Task goal: Collect the lines of the entries where "type" shows up.

The records:
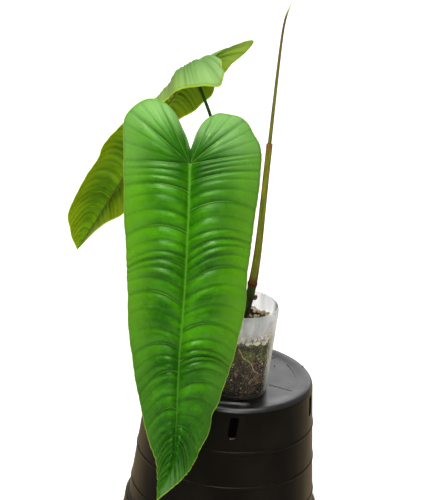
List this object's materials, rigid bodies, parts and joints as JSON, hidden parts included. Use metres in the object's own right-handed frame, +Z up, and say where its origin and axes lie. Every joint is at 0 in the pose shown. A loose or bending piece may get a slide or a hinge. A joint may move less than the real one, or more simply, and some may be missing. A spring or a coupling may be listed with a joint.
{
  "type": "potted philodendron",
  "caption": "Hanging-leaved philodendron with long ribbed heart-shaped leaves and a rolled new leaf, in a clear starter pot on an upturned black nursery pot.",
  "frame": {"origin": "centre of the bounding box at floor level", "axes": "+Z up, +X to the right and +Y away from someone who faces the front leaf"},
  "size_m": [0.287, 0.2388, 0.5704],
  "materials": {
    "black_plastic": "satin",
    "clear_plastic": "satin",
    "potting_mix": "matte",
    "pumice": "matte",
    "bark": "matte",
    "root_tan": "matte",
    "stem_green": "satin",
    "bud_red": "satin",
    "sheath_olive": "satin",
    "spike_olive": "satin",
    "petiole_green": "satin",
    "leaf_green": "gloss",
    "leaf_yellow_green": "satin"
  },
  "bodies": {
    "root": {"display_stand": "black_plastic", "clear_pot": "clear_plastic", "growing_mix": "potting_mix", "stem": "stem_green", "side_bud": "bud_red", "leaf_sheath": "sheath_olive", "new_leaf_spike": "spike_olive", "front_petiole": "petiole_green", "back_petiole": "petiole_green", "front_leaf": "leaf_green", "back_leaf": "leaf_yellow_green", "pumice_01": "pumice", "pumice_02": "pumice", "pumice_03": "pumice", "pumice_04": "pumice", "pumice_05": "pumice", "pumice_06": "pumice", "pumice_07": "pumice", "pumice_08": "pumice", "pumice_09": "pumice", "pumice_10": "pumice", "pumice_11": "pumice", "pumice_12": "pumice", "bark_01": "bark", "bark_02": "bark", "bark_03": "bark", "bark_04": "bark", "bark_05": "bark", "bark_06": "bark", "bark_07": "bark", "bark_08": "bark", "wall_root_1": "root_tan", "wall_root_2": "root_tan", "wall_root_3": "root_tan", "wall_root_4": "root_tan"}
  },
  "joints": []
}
* * *
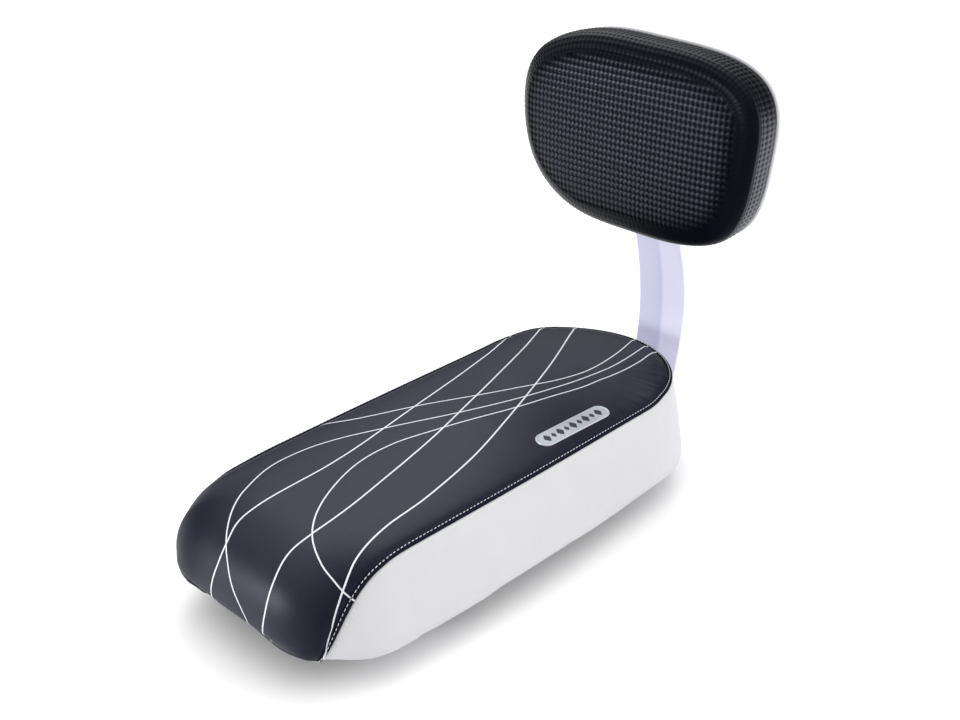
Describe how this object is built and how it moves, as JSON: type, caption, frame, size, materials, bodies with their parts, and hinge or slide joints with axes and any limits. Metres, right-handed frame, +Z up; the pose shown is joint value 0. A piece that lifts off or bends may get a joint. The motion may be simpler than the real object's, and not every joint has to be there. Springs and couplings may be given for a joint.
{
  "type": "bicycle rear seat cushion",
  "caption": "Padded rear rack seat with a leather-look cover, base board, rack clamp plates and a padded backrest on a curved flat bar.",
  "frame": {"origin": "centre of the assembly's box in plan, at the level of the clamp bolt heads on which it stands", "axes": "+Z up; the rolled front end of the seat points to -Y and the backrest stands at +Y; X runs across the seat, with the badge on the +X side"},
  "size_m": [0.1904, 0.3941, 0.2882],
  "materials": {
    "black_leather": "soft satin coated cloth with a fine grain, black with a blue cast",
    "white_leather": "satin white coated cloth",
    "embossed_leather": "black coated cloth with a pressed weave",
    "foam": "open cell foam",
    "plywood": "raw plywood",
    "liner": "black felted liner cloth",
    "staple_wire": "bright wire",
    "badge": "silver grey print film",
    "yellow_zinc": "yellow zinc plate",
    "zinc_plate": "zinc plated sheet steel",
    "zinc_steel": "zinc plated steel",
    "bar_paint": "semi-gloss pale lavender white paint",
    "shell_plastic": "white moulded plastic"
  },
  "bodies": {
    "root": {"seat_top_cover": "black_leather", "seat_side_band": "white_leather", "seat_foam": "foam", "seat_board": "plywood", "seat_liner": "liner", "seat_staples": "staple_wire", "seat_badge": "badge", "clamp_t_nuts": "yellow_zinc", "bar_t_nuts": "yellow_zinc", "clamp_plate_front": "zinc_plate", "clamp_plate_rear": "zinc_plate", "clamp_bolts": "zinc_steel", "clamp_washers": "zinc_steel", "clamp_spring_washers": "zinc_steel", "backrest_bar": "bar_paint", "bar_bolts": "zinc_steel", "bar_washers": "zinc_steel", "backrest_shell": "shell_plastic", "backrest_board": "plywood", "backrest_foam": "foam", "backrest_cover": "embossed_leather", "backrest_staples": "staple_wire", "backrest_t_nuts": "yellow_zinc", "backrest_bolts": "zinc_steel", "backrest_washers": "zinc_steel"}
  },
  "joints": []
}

Complete response:
  "type": "potted philodendron",
Describe how this object is built and how it moves, as JSON: type, caption, frame, size, materials, bodies with their parts, and hinge or slide joints with axes and any limits. Metres, right-handed frame, +Z up; the pose shown is joint value 0. A piece that lifts off or bends may get a joint. The motion may be simpler than the real object's, and not every joint has to be there. Springs and couplings may be given for a joint.
  "type": "bicycle rear seat cushion",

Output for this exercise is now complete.